I have already checked the assumption for equal variances above, and it holds. Even if it did not, Welch correction could be applied and the t-test would still be suitable.
I need to check whether Price is normally distributed within the populations of manual and automatic transmission.
# make a plot
library(ggplot2)
ggplot(df, aes(x = Price)) + geom_histogram(color = "black", bins = 15) +
facet_wrap(~Transmission, nrow = 1)
Based on the plots, the distribution of Price does not appear to be normal in any of the groups.
# qq plot
library(ggpubr)
ggqqplot(df, "Price", facet.by = "Transmission")
Similarly to the histograms, the quantile-quantile plots suggest a serious violation of the normality assumption.
In order to formally test the normality, the Shapiro-Wilk test can be conducted. Under this test, the null hypothesis is that the variable is normally distributed.
library(rstatix)
df %>% group_by(Transmission) %>% shapiro_test(Price)
## # A tibble: 2 × 4
## Transmission variable statistic p
## <fct> <chr> <dbl> <dbl>
## 1 Manual Price 0.954 0.000116
## 2 Automatic Price 0.946 0.000259
It can be concluded that \(H_0\) is rejected at \(p < 0.001\) in both groups. As a result, the non-parametric Wilcoxon Rank Sum Test is the one that should be used.

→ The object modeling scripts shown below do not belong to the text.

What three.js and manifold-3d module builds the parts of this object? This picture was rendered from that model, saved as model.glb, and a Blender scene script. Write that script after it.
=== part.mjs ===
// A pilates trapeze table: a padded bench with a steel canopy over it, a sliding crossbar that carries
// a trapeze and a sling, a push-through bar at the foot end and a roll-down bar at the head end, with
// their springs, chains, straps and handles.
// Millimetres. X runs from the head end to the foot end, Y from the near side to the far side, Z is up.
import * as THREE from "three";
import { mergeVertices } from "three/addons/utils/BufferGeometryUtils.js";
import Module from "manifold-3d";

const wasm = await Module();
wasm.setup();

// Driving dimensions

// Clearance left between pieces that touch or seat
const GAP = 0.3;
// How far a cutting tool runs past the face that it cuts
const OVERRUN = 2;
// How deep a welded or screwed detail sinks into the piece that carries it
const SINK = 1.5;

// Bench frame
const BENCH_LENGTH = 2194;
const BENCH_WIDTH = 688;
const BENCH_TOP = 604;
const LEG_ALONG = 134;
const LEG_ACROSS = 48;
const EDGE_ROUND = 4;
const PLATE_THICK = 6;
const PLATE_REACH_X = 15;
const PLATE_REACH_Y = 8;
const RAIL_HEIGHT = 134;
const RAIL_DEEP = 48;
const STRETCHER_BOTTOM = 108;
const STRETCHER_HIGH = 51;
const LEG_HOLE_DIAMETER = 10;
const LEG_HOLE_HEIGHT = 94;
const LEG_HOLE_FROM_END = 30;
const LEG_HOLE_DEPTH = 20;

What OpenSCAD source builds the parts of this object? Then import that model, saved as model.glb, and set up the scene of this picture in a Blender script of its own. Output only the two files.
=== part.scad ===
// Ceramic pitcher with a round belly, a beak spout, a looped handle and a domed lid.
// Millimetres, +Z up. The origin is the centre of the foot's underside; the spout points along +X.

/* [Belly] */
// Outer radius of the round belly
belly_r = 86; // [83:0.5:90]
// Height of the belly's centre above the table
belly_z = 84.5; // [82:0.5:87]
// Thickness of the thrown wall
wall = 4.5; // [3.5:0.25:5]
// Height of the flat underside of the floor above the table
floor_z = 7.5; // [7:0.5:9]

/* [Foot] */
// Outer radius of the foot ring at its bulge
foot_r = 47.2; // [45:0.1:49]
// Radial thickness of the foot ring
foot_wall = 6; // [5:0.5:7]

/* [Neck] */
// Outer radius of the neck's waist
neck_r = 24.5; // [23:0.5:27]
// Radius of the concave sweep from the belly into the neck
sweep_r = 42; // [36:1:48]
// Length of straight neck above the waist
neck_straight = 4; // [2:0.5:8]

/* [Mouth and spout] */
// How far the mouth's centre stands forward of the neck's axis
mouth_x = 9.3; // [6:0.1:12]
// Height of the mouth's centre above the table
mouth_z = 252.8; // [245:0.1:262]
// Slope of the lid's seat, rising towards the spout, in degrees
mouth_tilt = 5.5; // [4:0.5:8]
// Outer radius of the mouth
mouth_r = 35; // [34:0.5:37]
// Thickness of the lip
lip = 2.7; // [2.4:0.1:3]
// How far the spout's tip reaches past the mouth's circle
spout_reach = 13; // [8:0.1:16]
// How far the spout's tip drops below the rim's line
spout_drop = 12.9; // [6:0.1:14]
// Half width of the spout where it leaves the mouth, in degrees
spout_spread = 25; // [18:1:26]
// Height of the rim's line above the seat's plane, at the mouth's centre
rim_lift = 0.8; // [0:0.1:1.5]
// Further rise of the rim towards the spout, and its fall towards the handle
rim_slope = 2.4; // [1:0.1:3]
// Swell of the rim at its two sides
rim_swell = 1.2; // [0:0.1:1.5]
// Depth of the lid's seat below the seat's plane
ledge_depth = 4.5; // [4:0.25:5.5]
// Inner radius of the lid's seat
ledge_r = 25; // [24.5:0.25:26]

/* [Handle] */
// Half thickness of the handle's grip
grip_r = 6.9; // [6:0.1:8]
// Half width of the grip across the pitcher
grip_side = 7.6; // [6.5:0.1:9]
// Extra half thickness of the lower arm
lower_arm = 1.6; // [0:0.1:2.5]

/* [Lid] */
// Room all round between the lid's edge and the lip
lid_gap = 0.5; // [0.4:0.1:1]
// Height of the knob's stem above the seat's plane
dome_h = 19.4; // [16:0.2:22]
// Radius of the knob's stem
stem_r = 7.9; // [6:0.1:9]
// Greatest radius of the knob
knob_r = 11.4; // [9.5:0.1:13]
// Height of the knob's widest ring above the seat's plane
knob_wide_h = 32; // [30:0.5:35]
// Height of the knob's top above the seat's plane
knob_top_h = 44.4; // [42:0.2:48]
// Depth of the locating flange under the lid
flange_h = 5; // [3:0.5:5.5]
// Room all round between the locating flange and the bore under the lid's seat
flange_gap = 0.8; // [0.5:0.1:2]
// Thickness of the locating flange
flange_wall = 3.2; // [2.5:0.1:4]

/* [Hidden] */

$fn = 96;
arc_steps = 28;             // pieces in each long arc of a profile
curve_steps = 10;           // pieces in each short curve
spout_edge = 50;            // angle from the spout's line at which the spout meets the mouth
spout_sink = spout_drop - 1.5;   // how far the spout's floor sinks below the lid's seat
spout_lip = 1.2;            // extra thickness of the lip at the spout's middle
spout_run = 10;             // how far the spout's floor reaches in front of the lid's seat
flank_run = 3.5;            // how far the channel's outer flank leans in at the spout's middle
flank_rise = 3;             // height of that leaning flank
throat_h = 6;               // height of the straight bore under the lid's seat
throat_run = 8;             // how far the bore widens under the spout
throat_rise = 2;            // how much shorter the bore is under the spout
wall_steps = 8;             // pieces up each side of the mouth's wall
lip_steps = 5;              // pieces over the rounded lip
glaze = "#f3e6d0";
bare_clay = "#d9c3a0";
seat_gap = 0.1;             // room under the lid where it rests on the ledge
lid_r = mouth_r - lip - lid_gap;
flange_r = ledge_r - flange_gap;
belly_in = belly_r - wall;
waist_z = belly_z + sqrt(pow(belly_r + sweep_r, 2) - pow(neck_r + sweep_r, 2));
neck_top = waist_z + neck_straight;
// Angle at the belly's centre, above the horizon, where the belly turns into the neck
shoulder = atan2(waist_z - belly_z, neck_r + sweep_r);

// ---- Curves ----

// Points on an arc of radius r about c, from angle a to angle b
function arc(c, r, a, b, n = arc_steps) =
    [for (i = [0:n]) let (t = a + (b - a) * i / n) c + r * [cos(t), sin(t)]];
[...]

To find out the effect size in the Wilcoxon Rank Sum Test, the Bisserial Correlation can be calculated.
library(effectsize)
effectsize(wilcox.test(df$Price ~ df$Transmission,
correct = FALSE,
exact = FALSE,
alternative = "two.sided"))
## r (rank biserial) | 95% CI
## ---------------------------------
## 0.03 | [-0.11, 0.17]
interpret_rank_biserial(0.03)
## [1] "tiny"
## (Rules: funder2019)
The effect size is tiny, but this was expected, as the null hypothesis was not rejected.
To answer the research question, based on the sample data, we did not find any significant differences in the distribution locations of Price for manual and automatic transmission cars.